An Iconoclast is someone who attacks and seeks to overthrow traditional or popular ideas or institutions. Mother Mary, the Holy Virgin, is in that sense a metaphor for the Westeren ideology. This work is not only an attack on the Christian Church, it’s symbolic attack on the West. On the vernisage of the group show ‘That’s All Folks’ (2010 / Bruges / Belgium / artists: Art and Language, Carlos Aires, John Isaacs, ) the visitors could throw stones to the plaster statues of the Holy Virgin. ‘Iconoclasm’ is now on view on the Mediations Biennale in Poznan, Poland.
The visitors who threw stones are unaware about the manipulation of the artist. It’s easy to play with the consciousness of the audience on an opening night of an exhibition. They just want to be a part of it and embody the artwork. A personification, as they have made it themselves. This is also the reason why some people want to pay so much money for an art work and how capitalism works. The same mechanisms of manipulation in ‘Iconoclasm’ is to be found in all religions.
Article in ‘Flash Art’: “The most intriguing highlights of the program include a show by Belgian artist Peter Puype” http://www.flashartonline.com/2016/10/mediations-biennale-poznan/
Article in S Z U M: “Podejście kuratorów biennale do polityczności najlepiej oddaje instalacja Iconoclasm Petera Puype. Bazująca na prostej logice „daj się skusić i rozbij Maryjkę” religijna strzelnica operowała wymownym, ale łopatologicznym przekazem.” http://magazynszum.pl/krytyka/poznanski-standard-5-mediations-biennale-fundamental
Mediations Biennale / Poznań
Every two years the city of Poznań, Poland, opens up as an international forum for contemporary art. This year’s edition of the Mediations Biennale, titled “Fundamental,” invites participants to give expression to such elementary human values as freedom, identity and religion.

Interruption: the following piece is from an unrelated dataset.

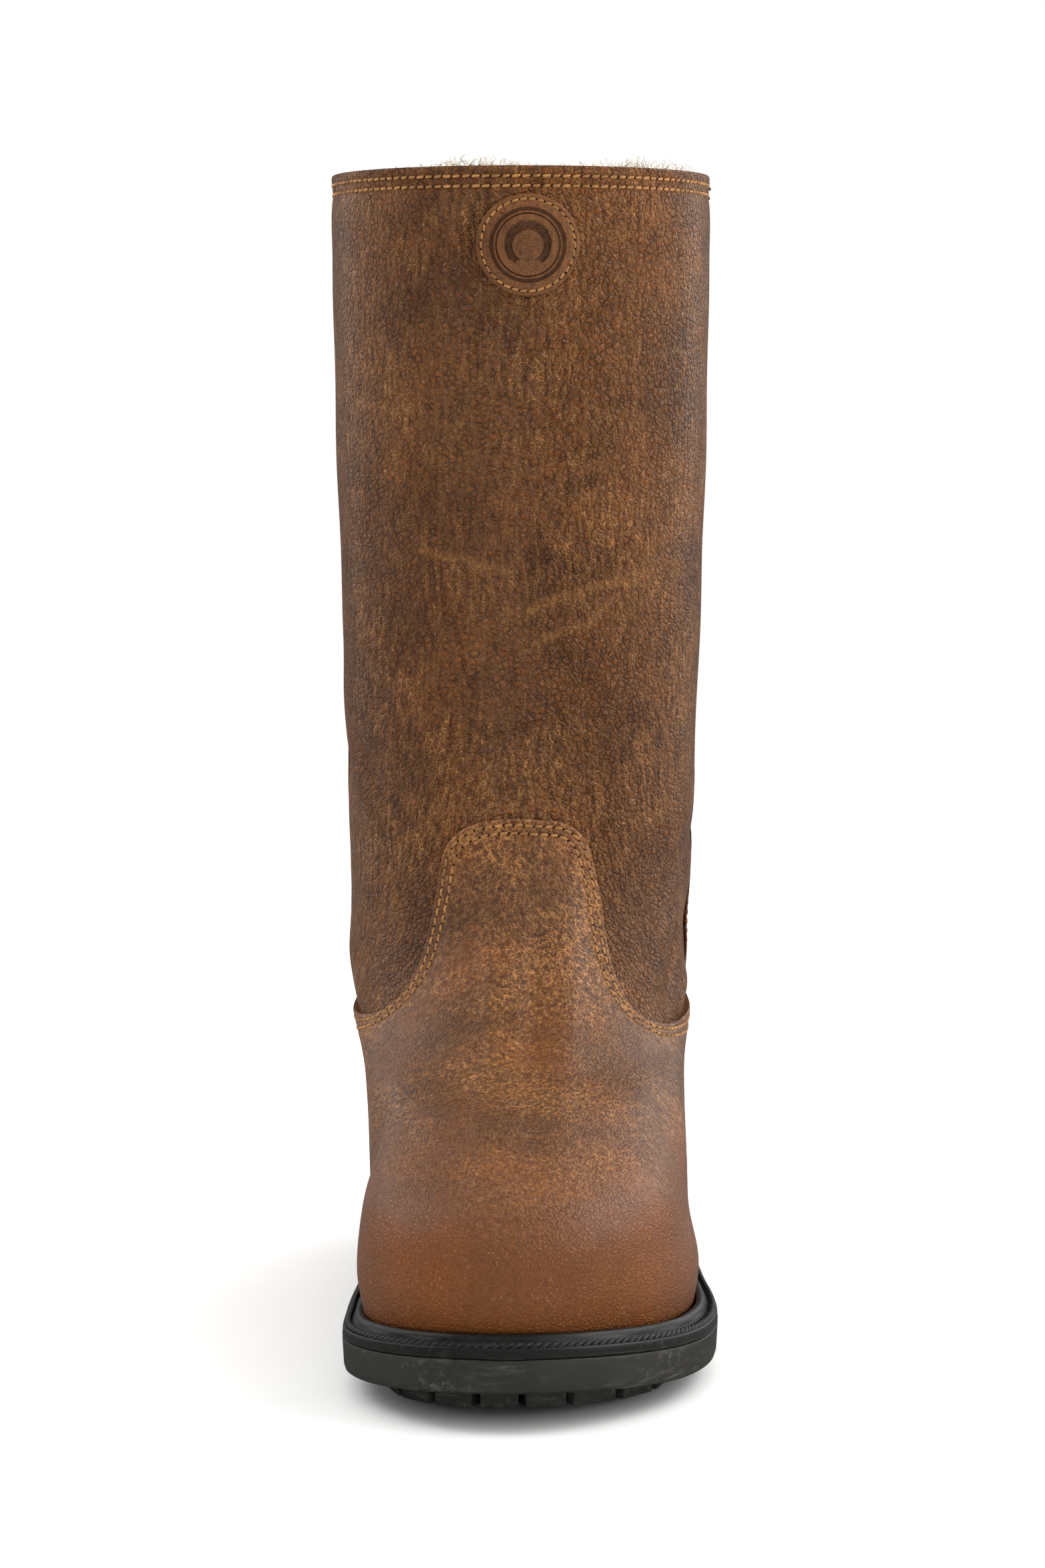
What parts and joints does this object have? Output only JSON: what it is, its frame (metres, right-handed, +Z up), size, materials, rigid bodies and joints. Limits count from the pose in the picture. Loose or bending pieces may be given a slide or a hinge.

Some featured works take a critical approach to contemporaneity, celebrating the dignity of mankind while looking down upon ideology, violence and manipulation, while others seek to discover common values and universal visions of beauty. All are meant to be presented in dialogue with the places they are set within — such as the castle of Kaiser Wilhelm II, Hitler’s cabinet and a Jesuit monastery — and with works of earlier historical periods, from the collections of the National Museum and the Museum of the Archdiocese of Poznań.
The most intriguing highlights of the program include a show by Belgian artist Peter Puype. His work Iconoclasm — composed of a market stall containing plaster figures of the Virgin Mary, along with a pile of stones for viewers to toss at the statues — created quite a stir in Bruges in 2010. In Poznań, Puype has set up his installation in the former Jesuit chapel. Stoning in today’s Poland can be read as a commentary on the status of women living under a government whose latest legislation is aimed at curbing their freedoms.
Ada Karczmarczyk, who has deemed herself a Catholic pop superstar, also walks a line between evangelical fervor and desecration. Her video works, presented in the Kaiser’s castle, feature the young Polish artist exploiting kitsch and the language of pop culture to promote Christian values.
The National Museum in turn hosts works dealing with identity and patriotism. These include a steel burka by French artist Laure Boulay, and Belgian artist Gery De Smet’s vision of an eagle — Poland’s official emblem — sprinkled with confetti and captioned “There’s No Need for Change.”